#### Work to do
Quote every line from the top of the listing down to and including the line that contains "stern_tip_drop = 3.0".

———

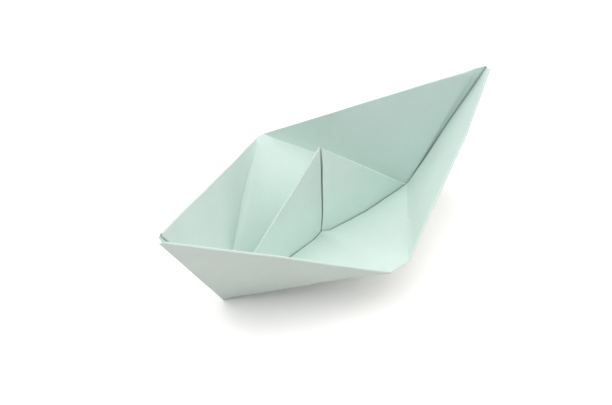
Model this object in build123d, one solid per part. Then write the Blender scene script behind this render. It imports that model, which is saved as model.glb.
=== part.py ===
from build123d import *
from math import cos, pi, radians, sin, sqrt
import os

import numpy

# Classic folded paper boat, made of one sheet of tinted paper. Sizes are in millimetres.
# +X runs from the stern to the bow, -Y is the near side, +Z is up.
# The origin lies on the table, under the middle of the keel.
# The sheet is followed layer by layer: each point below lies in the middle of one layer.

# The sheet before folding: its width, and the strip turned up along each long edge.
sheet_width = 200.0
brim_width = 50.0
paper_thickness = 0.16
air_gap = 0.08

# How far the boat is opened. Both flap angles are counted from the upright sail.
near_flap_angle = 67.2
far_flap_angle = 50.2
base_opening = 1.0
near_foot_width = 9.0
far_foot_width = 3.6

# Soft corners: each rim is blunt in its middle, and both tips sag and swing to the near side (a minus
# value is the far side). The sail leans to the far side at its peak.
near_corner_width = 10.8
far_corner_width = 4.1
bow_tip_sag = 6.1
bow_tip_swing = 2.0
stern_tip_sag = 1.8
stern_tip_swing = -2.1
sail_lean = 1.1
# Each keel corner lies this much beyond the end of the sail's fold, where the paper turns.
keel_spread = 1.6

# Each rim swells out from its tip to a knee, and bends again at a hip, where its tucked corner ends.
bow_knee_reach = 33.0
bow_hip_reach = 49.0
stern_knee_reach = 24.0
stern_hip_reach = 47.0
near_bow_belly = 2.8
near_bow_hip = 2.1
near_stern_belly = 1.3
near_stern_hip = 0.4
far_bow_belly = 0.7
far_bow_hip = 0.5
far_stern_belly = 0.6
far_stern_hip = 0.0
# The near tips stand off the far ones: back towards the keel (a minus value is ahead), out to the
# near side, and lower.
bow_tip_step = -0.3
bow_tip_gape = 1.6
bow_tip_drop = 0.0
stern_tip_step = -0.8
stern_tip_gape = 0.0
stern_tip_drop = 3.0

# The two folded edges that meet on the near face of the sail leave a slit, wider at its top.
slit_width = 0.8
slit_top_width = 1.4

# The brims: strips turned up inside the rims, with their corners tucked under at bow and stern.
# The near raw edge stands a little off the sail, and highest in its middle.
brim_end_gap = 4.2
near_strip_width = 1.2
far_bow_strip_width = 5.6
far_stern_strip_width = 2.6
# Past the far brim's ends the far layer bends in towards the tips, by this much at the rim.
far_bow_strip_dip = 1.2
far_stern_strip_dip = 0.4
near_edge_gap = 0.6
near_edge_lift = 1.8
near_shoulder_lift = 4.0
near_middle_lift = 6.2
far_edge_gap = 0.5
far_edge_lift = 0.8
shoulder_reach = 4.0
tuck_inset = 1.0
near_tuck_height = 0.3
far_tuck_height = 0.6
fold_steps = 4

# The folds at a keel corner draw back this much for each layer inside the outermost.
corner_draw = 0.8
# The bottom is pressed flat on the table by this much.
table_press = 0.05

# Values that follow from the sheet.
half_width = sheet_width / 2
flap_length = half_width / 2
diagonal = half_width / sqrt(2)
layer_pitch = paper_thickness + air_gap
keel_level = paper_thickness / 2 - table_press

UP = Vector(0, 0, 1)
NEAR = Vector(0, -1, 0)
FAR = Vector(0, 1, 0)
FORWARD = {"bow": Vector(1, 0, 0), "stern": Vector(-1, 0, 0)}
END_NAMES = ("keel", "middle", "hip", "knee", "rim", "tip")


def toward(start, end, distance):
    """The point at a distance from start, on the straight way to end."""
    return start + (end - start).normalized() * distance


def rim_middle(angle, outward):
    """Middle of one rim. The flap is as long as the sail is high, and turns about the keel."""
    turn = radians(angle)
    return outward * (flap_length * sin(turn)) + UP * (keel_level + flap_length * cos(turn))


def tip_point(end, sag, swing):
    """Bow or stern tip: half_width from both rim middles, and one diagonal from its keel corner."""
    near_middle = rim_middle(near_flap_angle, NEAR)
    far_middle = rim_middle(far_flap_angle, FAR)
    middle = (near_middle + far_middle) / 2
    span = far_middle - near_middle
    rise = span.cross(FORWARD["stern"]).normalized()
    reach_squared = half_width**2 - span.length**2 / 4
    lift = middle - UP * keel_level
    slope = lift.dot(rise) / flap_length
    level = (reach_squared + flap_length**2 + lift.dot(lift) - diagonal**2) / (2 * flap_length)
    bend = 1 + slope**2
    height = (sqrt((level * slope) ** 2 - bend * (level**2 - reach_squared)) - level * slope) / bend
    return middle + rise * height + FORWARD[end] * (level + slope * height) + NEAR * swing - UP * sag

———

#### Final result
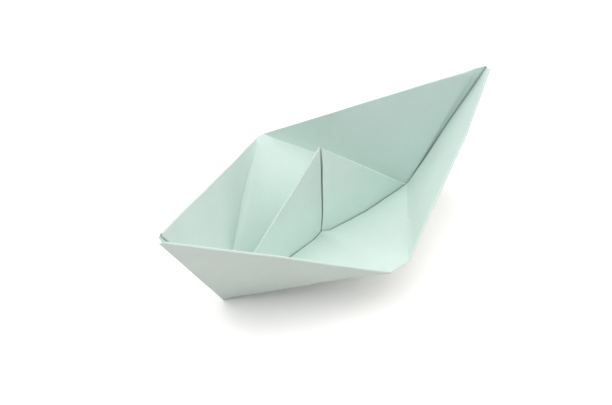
Model this object in build123d, one solid per part. Then write the Blender scene script behind this render. It imports that model, which is saved as model.glb.
=== part.py ===
from build123d import *
from math import cos, pi, radians, sin, sqrt
import os

import numpy

# Classic folded paper boat, made of one sheet of tinted paper. Sizes are in millimetres.
# +X runs from the stern to the bow, -Y is the near side, +Z is up.
# The origin lies on the table, under the middle of the keel.
# The sheet is followed layer by layer: each point below lies in the middle of one layer.

# The sheet before folding: its width, and the strip turned up along each long edge.
sheet_width = 200.0
brim_width = 50.0
paper_thickness = 0.16
air_gap = 0.08

# How far the boat is opened. Both flap angles are counted from the upright sail.
near_flap_angle = 67.2
far_flap_angle = 50.2
base_opening = 1.0
near_foot_width = 9.0
far_foot_width = 3.6

# Soft corners: each rim is blunt in its middle, and both tips sag and swing to the near side (a minus
# value is the far side). The sail leans to the far side at its peak.
near_corner_width = 10.8
far_corner_width = 4.1
bow_tip_sag = 6.1
bow_tip_swing = 2.0
stern_tip_sag = 1.8
stern_tip_swing = -2.1
sail_lean = 1.1
# Each keel corner lies this much beyond the end of the sail's fold, where the paper turns.
keel_spread = 1.6

# Each rim swells out from its tip to a knee, and bends again at a hip, where its tucked corner ends.
bow_knee_reach = 33.0
bow_hip_reach = 49.0
stern_knee_reach = 24.0
stern_hip_reach = 47.0
near_bow_belly = 2.8
near_bow_hip = 2.1
near_stern_belly = 1.3
near_stern_hip = 0.4
far_bow_belly = 0.7
far_bow_hip = 0.5
far_stern_belly = 0.6
far_stern_hip = 0.0
# The near tips stand off the far ones: back towards the keel (a minus value is ahead), out to the
# near side, and lower.
bow_tip_step = -0.3
bow_tip_gape = 1.6
bow_tip_drop = 0.0
stern_tip_step = -0.8
stern_tip_gape = 0.0
stern_tip_drop = 3.0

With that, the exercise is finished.